Sustituir a los economistas por los geoestrategas no es un cambio banal. Desde Adam Smith y David Ricardo los economistas ven las relaciones internacionales como un juego de suma positiva en el que todos pueden ganar. Por el contrario, la geopolítica es un juego de suma cero: el poder que uno gana es a costa de los demás. Y si bien, sería necio olvidar que el mundo predecible de las reglas inevitablemente se esfuma cuando topa con las necesidades de la política doméstica —y ahí están para proba los aranceles de Trump en respuesta a las demandas de sus airados votantes desplazados y empobrecidos por la globalización— no estaría de más recalcular cuáles pueden llegar a ser para la mayoría de la humanidad los costes de una fragmentación —a la que eufemísticamente se denomina decoupling o incluso friend-shoring— de la economía mundial. Porque una cosa es domesticar la hiperglobalización de los años 90 y otra renunciar a las energías, talento y ambiciones de la mitad de la población mundial.

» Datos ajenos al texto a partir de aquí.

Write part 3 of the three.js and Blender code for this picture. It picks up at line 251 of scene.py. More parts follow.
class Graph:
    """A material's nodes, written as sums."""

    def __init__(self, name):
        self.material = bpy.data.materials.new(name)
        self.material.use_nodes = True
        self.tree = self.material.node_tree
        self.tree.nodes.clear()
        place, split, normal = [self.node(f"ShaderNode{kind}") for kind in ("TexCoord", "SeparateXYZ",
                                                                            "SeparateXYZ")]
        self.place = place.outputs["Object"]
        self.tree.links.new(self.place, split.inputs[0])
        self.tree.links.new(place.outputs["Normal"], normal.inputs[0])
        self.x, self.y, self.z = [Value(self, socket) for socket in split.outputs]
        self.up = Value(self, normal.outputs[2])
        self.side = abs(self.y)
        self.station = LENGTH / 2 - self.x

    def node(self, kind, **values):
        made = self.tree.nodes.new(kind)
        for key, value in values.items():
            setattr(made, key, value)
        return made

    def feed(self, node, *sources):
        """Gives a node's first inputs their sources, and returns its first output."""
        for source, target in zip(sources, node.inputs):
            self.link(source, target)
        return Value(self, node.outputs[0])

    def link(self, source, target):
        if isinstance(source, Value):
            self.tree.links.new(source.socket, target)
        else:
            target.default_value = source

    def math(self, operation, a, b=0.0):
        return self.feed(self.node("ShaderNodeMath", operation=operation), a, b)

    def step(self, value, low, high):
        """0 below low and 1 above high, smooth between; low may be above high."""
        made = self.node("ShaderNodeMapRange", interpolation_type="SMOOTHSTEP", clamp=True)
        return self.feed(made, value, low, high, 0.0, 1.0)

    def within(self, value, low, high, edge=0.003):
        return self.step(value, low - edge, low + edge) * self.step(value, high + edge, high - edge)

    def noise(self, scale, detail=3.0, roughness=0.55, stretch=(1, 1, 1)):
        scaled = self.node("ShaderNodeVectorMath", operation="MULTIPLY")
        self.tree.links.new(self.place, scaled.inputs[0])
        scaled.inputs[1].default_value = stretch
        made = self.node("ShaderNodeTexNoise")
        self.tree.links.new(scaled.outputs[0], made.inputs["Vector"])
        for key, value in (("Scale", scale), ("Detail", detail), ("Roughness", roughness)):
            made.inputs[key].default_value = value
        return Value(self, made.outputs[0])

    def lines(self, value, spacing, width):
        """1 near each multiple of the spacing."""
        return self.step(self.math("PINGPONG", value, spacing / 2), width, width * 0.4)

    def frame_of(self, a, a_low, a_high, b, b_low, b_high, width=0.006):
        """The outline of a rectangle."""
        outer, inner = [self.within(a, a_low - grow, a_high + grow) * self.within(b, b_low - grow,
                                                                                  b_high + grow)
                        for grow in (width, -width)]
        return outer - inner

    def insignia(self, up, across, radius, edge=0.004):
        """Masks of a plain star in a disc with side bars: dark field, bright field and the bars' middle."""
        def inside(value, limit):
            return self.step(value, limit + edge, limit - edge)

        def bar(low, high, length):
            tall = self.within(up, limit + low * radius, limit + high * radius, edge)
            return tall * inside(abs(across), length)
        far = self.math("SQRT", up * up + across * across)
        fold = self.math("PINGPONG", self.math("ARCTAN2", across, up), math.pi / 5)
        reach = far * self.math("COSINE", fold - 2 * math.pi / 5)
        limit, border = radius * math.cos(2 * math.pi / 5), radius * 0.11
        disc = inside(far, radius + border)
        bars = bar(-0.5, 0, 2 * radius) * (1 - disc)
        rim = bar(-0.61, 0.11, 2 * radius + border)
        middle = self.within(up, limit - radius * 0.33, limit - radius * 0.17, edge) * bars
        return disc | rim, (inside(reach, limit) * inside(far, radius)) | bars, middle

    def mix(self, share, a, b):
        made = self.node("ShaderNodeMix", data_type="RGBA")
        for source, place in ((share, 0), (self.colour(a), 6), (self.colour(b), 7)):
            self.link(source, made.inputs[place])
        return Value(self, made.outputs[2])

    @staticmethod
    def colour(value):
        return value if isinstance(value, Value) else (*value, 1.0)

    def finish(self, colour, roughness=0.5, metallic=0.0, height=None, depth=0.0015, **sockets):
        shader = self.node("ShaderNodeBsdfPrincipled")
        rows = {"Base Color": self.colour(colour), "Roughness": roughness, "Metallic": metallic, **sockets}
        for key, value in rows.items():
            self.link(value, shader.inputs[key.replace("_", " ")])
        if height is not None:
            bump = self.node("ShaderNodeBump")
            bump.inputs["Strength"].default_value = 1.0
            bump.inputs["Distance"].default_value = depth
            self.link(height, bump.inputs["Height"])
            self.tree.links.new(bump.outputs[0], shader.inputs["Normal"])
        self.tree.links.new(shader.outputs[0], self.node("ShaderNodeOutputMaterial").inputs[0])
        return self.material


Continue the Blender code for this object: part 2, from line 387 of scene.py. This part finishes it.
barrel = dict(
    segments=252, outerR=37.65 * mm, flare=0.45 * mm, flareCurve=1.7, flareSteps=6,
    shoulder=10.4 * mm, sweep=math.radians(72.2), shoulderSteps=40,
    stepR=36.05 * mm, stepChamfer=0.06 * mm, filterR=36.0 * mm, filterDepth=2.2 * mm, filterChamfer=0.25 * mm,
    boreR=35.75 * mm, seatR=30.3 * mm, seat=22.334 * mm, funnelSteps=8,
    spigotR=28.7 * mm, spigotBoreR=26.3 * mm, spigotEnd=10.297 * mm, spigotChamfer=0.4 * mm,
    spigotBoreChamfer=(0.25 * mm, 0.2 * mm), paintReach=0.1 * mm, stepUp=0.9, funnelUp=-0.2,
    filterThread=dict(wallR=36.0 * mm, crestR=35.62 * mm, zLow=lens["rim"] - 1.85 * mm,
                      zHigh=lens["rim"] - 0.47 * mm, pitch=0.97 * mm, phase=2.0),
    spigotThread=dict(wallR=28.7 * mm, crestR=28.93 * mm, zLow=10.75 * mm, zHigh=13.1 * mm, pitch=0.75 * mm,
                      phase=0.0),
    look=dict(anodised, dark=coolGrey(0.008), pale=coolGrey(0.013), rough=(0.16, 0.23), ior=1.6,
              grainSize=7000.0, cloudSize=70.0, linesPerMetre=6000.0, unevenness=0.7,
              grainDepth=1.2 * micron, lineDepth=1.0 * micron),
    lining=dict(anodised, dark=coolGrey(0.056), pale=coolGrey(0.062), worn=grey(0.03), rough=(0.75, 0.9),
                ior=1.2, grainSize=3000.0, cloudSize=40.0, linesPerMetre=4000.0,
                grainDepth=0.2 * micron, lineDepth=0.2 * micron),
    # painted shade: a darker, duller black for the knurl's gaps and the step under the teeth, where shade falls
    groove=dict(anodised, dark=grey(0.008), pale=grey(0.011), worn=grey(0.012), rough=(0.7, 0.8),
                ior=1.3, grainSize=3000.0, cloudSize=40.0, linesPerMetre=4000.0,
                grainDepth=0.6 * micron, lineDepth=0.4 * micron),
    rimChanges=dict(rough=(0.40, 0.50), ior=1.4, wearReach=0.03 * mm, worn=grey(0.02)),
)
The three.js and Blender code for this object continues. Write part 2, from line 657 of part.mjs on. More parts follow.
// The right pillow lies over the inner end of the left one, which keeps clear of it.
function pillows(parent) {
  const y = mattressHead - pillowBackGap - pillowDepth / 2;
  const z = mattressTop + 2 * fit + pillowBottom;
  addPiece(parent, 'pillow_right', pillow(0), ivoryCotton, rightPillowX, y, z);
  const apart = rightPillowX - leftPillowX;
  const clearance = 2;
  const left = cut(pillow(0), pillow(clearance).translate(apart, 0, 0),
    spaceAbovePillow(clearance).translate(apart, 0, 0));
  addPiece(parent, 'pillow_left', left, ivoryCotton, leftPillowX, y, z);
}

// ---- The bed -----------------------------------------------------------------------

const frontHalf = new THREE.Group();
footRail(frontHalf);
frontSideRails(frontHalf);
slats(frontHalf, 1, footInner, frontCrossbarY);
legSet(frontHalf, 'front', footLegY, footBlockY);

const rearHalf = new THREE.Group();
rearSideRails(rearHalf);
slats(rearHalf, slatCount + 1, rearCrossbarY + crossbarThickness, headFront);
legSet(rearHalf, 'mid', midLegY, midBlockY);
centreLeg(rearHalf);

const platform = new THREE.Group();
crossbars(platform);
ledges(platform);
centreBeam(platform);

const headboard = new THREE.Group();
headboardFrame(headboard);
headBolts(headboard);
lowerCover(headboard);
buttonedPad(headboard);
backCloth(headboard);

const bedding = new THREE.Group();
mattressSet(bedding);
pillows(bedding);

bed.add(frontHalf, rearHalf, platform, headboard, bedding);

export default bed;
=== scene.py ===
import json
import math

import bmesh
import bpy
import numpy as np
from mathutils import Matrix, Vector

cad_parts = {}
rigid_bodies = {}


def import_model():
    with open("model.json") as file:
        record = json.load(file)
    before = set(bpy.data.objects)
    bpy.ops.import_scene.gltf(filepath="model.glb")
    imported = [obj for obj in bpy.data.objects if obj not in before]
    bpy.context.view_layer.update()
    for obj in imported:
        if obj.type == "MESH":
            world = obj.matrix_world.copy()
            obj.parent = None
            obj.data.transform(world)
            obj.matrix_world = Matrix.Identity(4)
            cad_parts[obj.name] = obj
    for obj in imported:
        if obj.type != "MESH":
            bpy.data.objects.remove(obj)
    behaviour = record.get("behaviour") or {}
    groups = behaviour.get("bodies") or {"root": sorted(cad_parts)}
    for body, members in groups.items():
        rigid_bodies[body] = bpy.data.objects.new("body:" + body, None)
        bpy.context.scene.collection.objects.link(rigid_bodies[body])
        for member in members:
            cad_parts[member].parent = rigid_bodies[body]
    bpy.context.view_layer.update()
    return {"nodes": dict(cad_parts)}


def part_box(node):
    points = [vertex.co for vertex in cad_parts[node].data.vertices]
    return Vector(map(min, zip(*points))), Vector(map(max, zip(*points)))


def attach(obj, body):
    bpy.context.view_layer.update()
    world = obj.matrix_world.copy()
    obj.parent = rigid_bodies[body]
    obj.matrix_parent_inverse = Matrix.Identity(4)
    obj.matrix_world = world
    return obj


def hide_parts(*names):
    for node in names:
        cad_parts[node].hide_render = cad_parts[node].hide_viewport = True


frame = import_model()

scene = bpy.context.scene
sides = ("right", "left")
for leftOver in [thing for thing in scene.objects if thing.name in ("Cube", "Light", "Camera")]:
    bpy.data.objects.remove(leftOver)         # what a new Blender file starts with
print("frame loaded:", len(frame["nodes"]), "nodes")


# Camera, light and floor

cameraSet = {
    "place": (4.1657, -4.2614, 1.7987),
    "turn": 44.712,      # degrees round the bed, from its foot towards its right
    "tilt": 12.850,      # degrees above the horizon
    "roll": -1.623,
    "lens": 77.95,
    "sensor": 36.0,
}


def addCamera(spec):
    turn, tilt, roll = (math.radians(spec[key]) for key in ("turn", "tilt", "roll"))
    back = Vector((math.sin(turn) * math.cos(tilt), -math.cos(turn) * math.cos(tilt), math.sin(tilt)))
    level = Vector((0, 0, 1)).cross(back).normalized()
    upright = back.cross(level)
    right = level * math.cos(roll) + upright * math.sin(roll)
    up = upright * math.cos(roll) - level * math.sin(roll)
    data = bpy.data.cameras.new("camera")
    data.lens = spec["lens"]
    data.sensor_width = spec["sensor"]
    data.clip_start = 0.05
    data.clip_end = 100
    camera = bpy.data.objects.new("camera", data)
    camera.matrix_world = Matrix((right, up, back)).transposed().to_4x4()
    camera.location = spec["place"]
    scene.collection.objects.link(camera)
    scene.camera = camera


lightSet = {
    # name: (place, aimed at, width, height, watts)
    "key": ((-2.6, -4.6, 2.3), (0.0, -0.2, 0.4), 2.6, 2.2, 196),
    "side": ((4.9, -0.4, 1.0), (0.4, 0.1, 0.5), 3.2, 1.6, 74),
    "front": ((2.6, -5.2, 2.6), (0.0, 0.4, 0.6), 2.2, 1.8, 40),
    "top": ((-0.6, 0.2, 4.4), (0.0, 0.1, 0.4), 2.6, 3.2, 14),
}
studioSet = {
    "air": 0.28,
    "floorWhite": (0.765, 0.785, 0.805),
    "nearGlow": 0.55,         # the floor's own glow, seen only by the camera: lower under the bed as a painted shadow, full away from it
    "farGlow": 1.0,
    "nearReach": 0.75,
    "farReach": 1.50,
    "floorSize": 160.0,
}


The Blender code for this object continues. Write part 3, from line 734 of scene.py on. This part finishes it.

Si no llegamos a consensos básicos, aunque sean de mínimos, sobre valores esenciales y si no creamos instituciones que los hagan efectivos, a lo que estamos apostando es a empobrecernos y hacernos más provincianos. Y a lo que todavía podría ser peor: a conformarnos con ser incapaces en ese mundo fragmentado de encontrar la solución a problemas globales tan existenciales como el cambio climático o la salud global.